FRUTIGEN – Despite the crisis, some lucky few might be celebrating New Year’s with a little caviar to go along with their Champagne. And for the first time, an even smaller subset of those lucky few will be able to taste caviar harvested in Switzerland. Some 300 kilograms has been produced in the heart of the Swiss Alps, and should be available in select stores until February.
The World Sturgeon Conservation Society (WSCS) has been encouraging the development of sturgeon farms to prevent the species from going extinct. The Swiss “Tropical House” took on the task in 2005, bringing in Siberian sturgeon. There are 35,000 today, and this winter the first females are producing eggs. The company is hoping to be profitable in three to five years, with an annual output of about three tons of caviar and 18 tons of sturgeon filets thanks to a 60,000 fish contingent.
The factory is brand new and bacteria free: masks and hats are mandatory, as well as gloves, shoes and special clothes. Hands and shoes must be disinfected. Tobias Felix has just knocked out a female sturgeon and killed it by cutting its gills in accordance with animal protection rules. He puts the 7kg fish on its back in a special steel container and rinses it with water and alcohol. Then he makes an incision with a special knife.
“The little ball at its tip prevents us from damaging the ovaries,” he says as he’s cutting the fish open. It takes another person to complete the process. His colleague holds the fish open while Felix extracts the eggs. He drops the soft pinkish mass covered with multiple black pearls in a bowl.
Moving on to another room, Felix takes a fistful of the mass and rubs it on a metallic grill to extract the black eggs. He then rinses the caviar with water to remove what’s left of tissue and fat, as well as damaged eggs.
Time for quality control: the expert takes a small drop of the caviar and puts it on his bare wrist, tests its consistency with his finger and finally tastes the luxury product. “Caviar shouldn’t smell like fish, it should taste a bit like walnuts,” he says as he weighs the eggs. “Each female produces about 500 grams of caviar.”
Felix than adds salt, a maximum of 3.5% of the total weight. After 15 minutes of draining, the caviar is tasted again to make sure the consistency and taste are perfect. The caviar is then packaged in 30 and 50g metal containers that will be stored in a secure refrigerator and flipped daily to equally spread the humidity. The final product will be sold for between $125 and $200 euros per container.
The rest of the fish isn’t lost. “The meat is perfect for smoked filets,” says Felix. The Tropical House wants to use all of the sturgeons, not just their eggs. Male fish make fresh, tender and boneless filets. The company is also looking for a craftsman to make bags and other accessories from sturgeon skin.
Odd origins
The first Siberian sturgeon were brought to Switzerland six years ago in unusual circumstances. Since the Swiss started building the Lotschberg railway tunnel through the Alps, 100 liters of 20-degree water was running every second through a draining gallery toward the Kander valley.
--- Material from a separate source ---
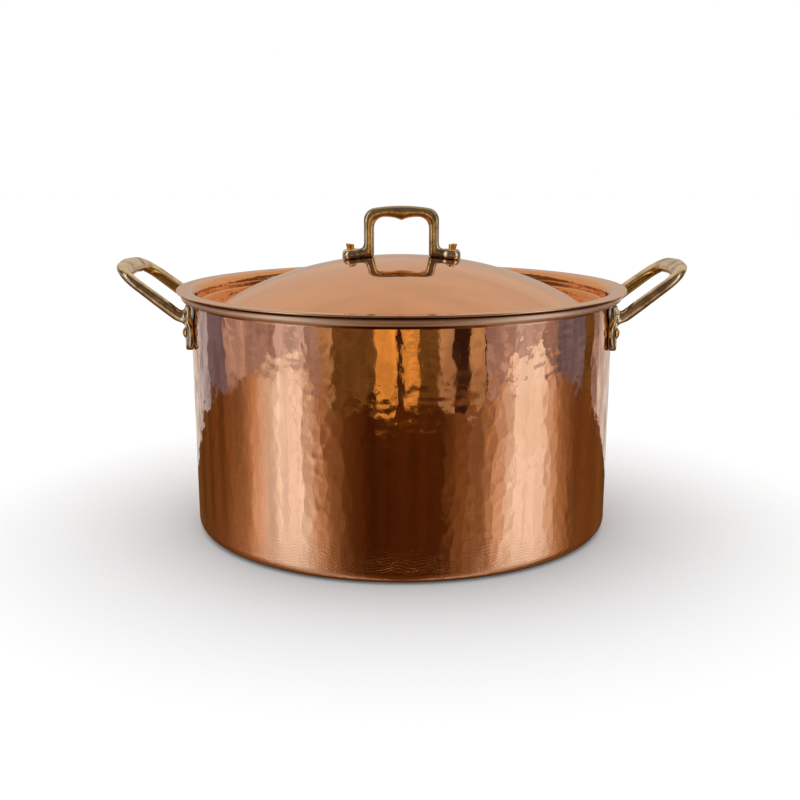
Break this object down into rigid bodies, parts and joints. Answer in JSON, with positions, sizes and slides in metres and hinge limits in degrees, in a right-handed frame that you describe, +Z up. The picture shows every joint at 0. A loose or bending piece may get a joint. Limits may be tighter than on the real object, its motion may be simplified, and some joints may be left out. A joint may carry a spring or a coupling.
{
  "type": "lidded copper cooking pot",
  "caption": "Straight-sided hammered copper pot with a drop-in domed lid, angled brass loop handles riveted to the wall and a square brass handle on the lid.",
  "frame": {"origin": "middle of the pot's base, on the surface that it stands on", "axes": "+Z up along the pot's axis, +X from the middle towards the right side handle, +Y towards the back as in the picture"},
  "size_m": [0.3742, 0.2982, 0.2129],
  "materials": {
    "hammered_copper": "polished",
    "lid_copper": "satin",
    "cast_brass": "satin",
    "rivet_copper": "satin",
    "steel_wire": "satin"
  },
  "bodies": {
    "pot": {"pot_shell": "hammered_copper", "rim_wire": "steel_wire", "left_side_handle": "cast_brass", "right_side_handle": "cast_brass", "left_handle_rivets": "rivet_copper", "right_handle_rivets": "rivet_copper"},
    "lid": {"lid": "lid_copper", "lid_handle": "cast_brass", "lid_handle_rivets": "rivet_copper"}
  },
  "joints": [
    {"name": "lid_lift", "type": "slide", "parent": "pot", "child": "lid", "axis": [0, 0, 1], "range_m": [0, 0.2]}
  ]
}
The water is too warm to directly spill in the region’s rivers, home to the trout, an endangered species. So the idea was to use the warm water to breed sturgeon and grow tropical fruit while doing without an energy-wasting cooling system.
The conditions allow females to start producing eggs earlier. “The warm water gives the sturgeons a never-ending summer,” says Patrick Gufel. In Siberia, they spend the winter in 2-degree water and develop slower, reaching maturity at 11.
Thanks to Dmitri Pugovkin who specializes in aquaculture, the company recreated the sturgeon’s natural habitat. They built rectangular cement pools with a central wall around which water circulates constantly. “This allows the sturgeons to swim against the current, like in their original streams.”
Another important detail: sturgeons are almost blind and look for food with very sensitive whiskers, which can’t bare any gravel. “In their native rivers, the stream cleans the bottom of the river which is as smooth as a highway.”
“Breeding these ancestral fish in captivity is the only way to ensure they keep their genetic heritage,” says Pugovkin. The 27 types of sturgeon found in Central and Northern Asia, Europe and North America are endangered species. One day, the Tropical House’s efforts may bring more than just financial rewards by repopulating rivers with these ancient fish.